##### Source excerpt

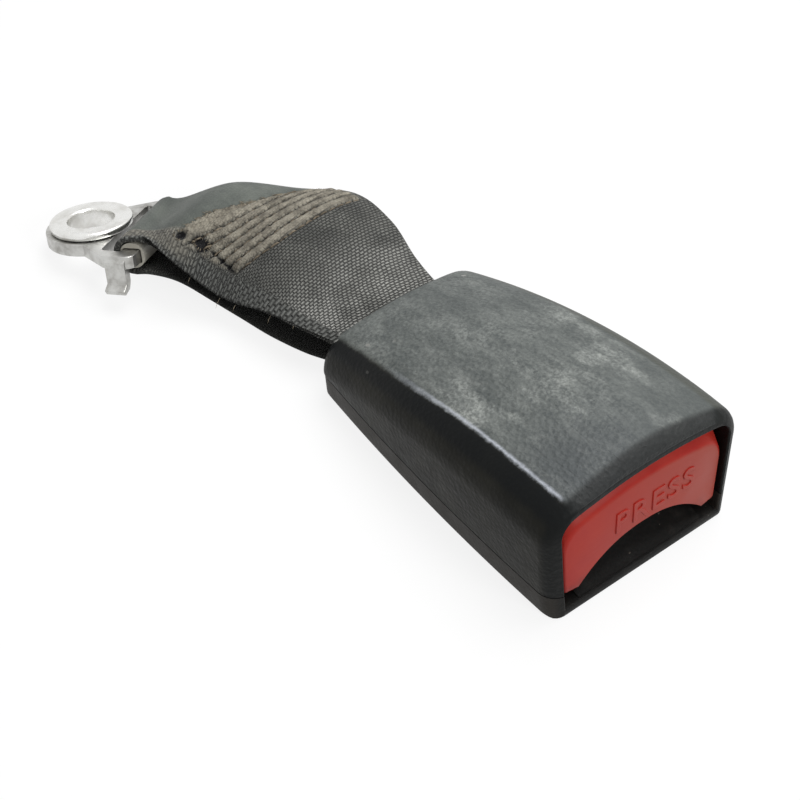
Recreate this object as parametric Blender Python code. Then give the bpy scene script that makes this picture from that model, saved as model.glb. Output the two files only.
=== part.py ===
"""Rear seat belt buckle on a short sewn webbing loop that ends in a steel anchor plate.

The casing lies on its flat underside. The origin is the middle of that underside, +X points out of
the mouth where the tongue goes in, and +Z is up. All sizes are in metres.
"""
import math

import bmesh
import bpy
import numpy as np
from mathutils import Matrix, Vector

# Clearances
GAP = 0.0003
SLIDE_GAP = 0.0005
SWING_GAP = 0.0008

# Casing
CASING_LENGTH = 0.0803
CASING_WIDTH_FRONT = 0.0490
CASING_WIDTH_REAR = 0.0428
CASING_SIDE_BULGE = 0.0014
CASING_HEIGHT_FRONT = 0.034
CASING_HEIGHT_REAR = 0.0164
CASING_TOP_BULGE = 0.0041
CROWN_FRONT = 0.0035
CROWN_REAR = 0.0014
SIDE_FLARE_FRONT = 0.0010
SIDE_FLARE_REAR = 0.0002
UNDERSIDE_TUCK = 0.0004
TOP_EDGE_RADIUS = 0.0093
TOP_EDGE_RADIUS_LEAST = 0.0015
UNDERSIDE_EDGE_RADIUS = 0.0012
FRONT_LEAN = 0.0019
FRONT_LEAN_REACH = 0.016
FRONT_CORNER_RADIUS = 0.0040
FRONT_TOP_RADIUS = 0.0034
REAR_CORNER_RADIUS = 0.0037
REAR_TOP_RADIUS = 0.004
END_FLOOR_RADIUS = 0.0009
SEAM_HEIGHT = 0.0065
SIDE_WALL = 0.0021
MOUTH_WALL = 0.0034
MOUTH_TOP_WALL = 0.0052
CROWN_EASE = 0.35
EASE_START = 0.75
EASE_END = 0.6
MOUTH_DEPTH = 0.0125
TOP_WALL = 0.0031
FLOOR_WALL = 0.002
STRAP_EXIT_HALF_WIDTH = 0.0171
STRAP_EXIT_TOP = 0.0118
STRAP_EXIT_DEPTH = 0.006
RIB_THICKNESS = 0.0015
FUNNEL_DEPTH = 0.0125
FUNNEL_LIP = 0.0006

# Steel frame
PLATE_THICKNESS = 0.0025
FRAME_FLOOR = 0.005
FRAME_FRONT_SETBACK = 0.0175
CHANNEL_INNER_WIDTH = 0.0254
CHANNEL_WALL = 0.0025
CHANNEL_TOP = 0.019
CHANNEL_REAR_TOP = 0.013
NECK_LENGTH = 0.00435
FRAME_REAR_SETBACK = 0.0042
FRAME_CORNER = 0.0015
REAR_BAR_DEPTH = 0.0045
REAR_BAR_SIDE = 0.003
BRIDGE_THICKNESS = 0.0012
BRIDGE_SETBACK = 0.002
FLANGE_DROP = 0.0105
REAR_FLANGE_LENGTH = 0.0056
FRONT_FLANGE_LENGTH = 0.011
RIVET_RADIUS = 0.0013
RIVET_HEAD_RADIUS = 0.0022
RIVET_HEAD_HEIGHT = 0.0006
RIVET_HEIGHT = 0.0115
FRONT_RIVET_SETBACK = 0.004
REAR_RIVET_OFFSET = 0.00335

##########

Copy out the data shown above without altering anything.

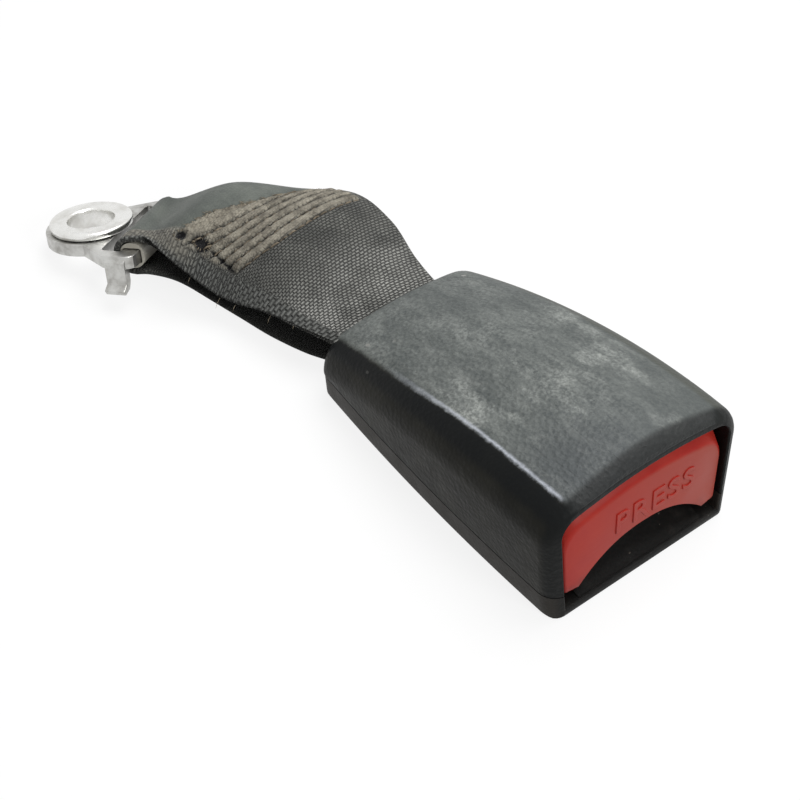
Recreate this object as parametric Blender Python code. Then give the bpy scene script that makes this picture from that model, saved as model.glb. Output the two files only.
=== part.py ===
"""Rear seat belt buckle on a short sewn webbing loop that ends in a steel anchor plate.

The casing lies on its flat underside. The origin is the middle of that underside, +X points out of
the mouth where the tongue goes in, and +Z is up. All sizes are in metres.
"""
import math

import bmesh
import bpy
import numpy as np
from mathutils import Matrix, Vector

# Clearances
GAP = 0.0003
SLIDE_GAP = 0.0005
SWING_GAP = 0.0008

# Casing
CASING_LENGTH = 0.0803
CASING_WIDTH_FRONT = 0.0490
CASING_WIDTH_REAR = 0.0428
CASING_SIDE_BULGE = 0.0014
CASING_HEIGHT_FRONT = 0.034
CASING_HEIGHT_REAR = 0.0164
CASING_TOP_BULGE = 0.0041
CROWN_FRONT = 0.0035
CROWN_REAR = 0.0014
SIDE_FLARE_FRONT = 0.0010
SIDE_FLARE_REAR = 0.0002
UNDERSIDE_TUCK = 0.0004
TOP_EDGE_RADIUS = 0.0093
TOP_EDGE_RADIUS_LEAST = 0.0015
UNDERSIDE_EDGE_RADIUS = 0.0012
FRONT_LEAN = 0.0019
FRONT_LEAN_REACH = 0.016
FRONT_CORNER_RADIUS = 0.0040
FRONT_TOP_RADIUS = 0.0034
REAR_CORNER_RADIUS = 0.0037
REAR_TOP_RADIUS = 0.004
END_FLOOR_RADIUS = 0.0009
SEAM_HEIGHT = 0.0065
SIDE_WALL = 0.0021
MOUTH_WALL = 0.0034
MOUTH_TOP_WALL = 0.0052
CROWN_EASE = 0.35
EASE_START = 0.75
EASE_END = 0.6
MOUTH_DEPTH = 0.0125
TOP_WALL = 0.0031
FLOOR_WALL = 0.002
STRAP_EXIT_HALF_WIDTH = 0.0171
STRAP_EXIT_TOP = 0.0118
STRAP_EXIT_DEPTH = 0.006
RIB_THICKNESS = 0.0015
FUNNEL_DEPTH = 0.0125
FUNNEL_LIP = 0.0006

# Steel frame
PLATE_THICKNESS = 0.0025
FRAME_FLOOR = 0.005
FRAME_FRONT_SETBACK = 0.0175
CHANNEL_INNER_WIDTH = 0.0254
CHANNEL_WALL = 0.0025
CHANNEL_TOP = 0.019
CHANNEL_REAR_TOP = 0.013
NECK_LENGTH = 0.00435
FRAME_REAR_SETBACK = 0.0042
FRAME_CORNER = 0.0015
REAR_BAR_DEPTH = 0.0045
REAR_BAR_SIDE = 0.003
BRIDGE_THICKNESS = 0.0012
BRIDGE_SETBACK = 0.002
FLANGE_DROP = 0.0105
REAR_FLANGE_LENGTH = 0.0056
FRONT_FLANGE_LENGTH = 0.011
RIVET_RADIUS = 0.0013
RIVET_HEAD_RADIUS = 0.0022
RIVET_HEAD_HEIGHT = 0.0006
RIVET_HEIGHT = 0.0115
FRONT_RIVET_SETBACK = 0.004
REAR_RIVET_OFFSET = 0.00335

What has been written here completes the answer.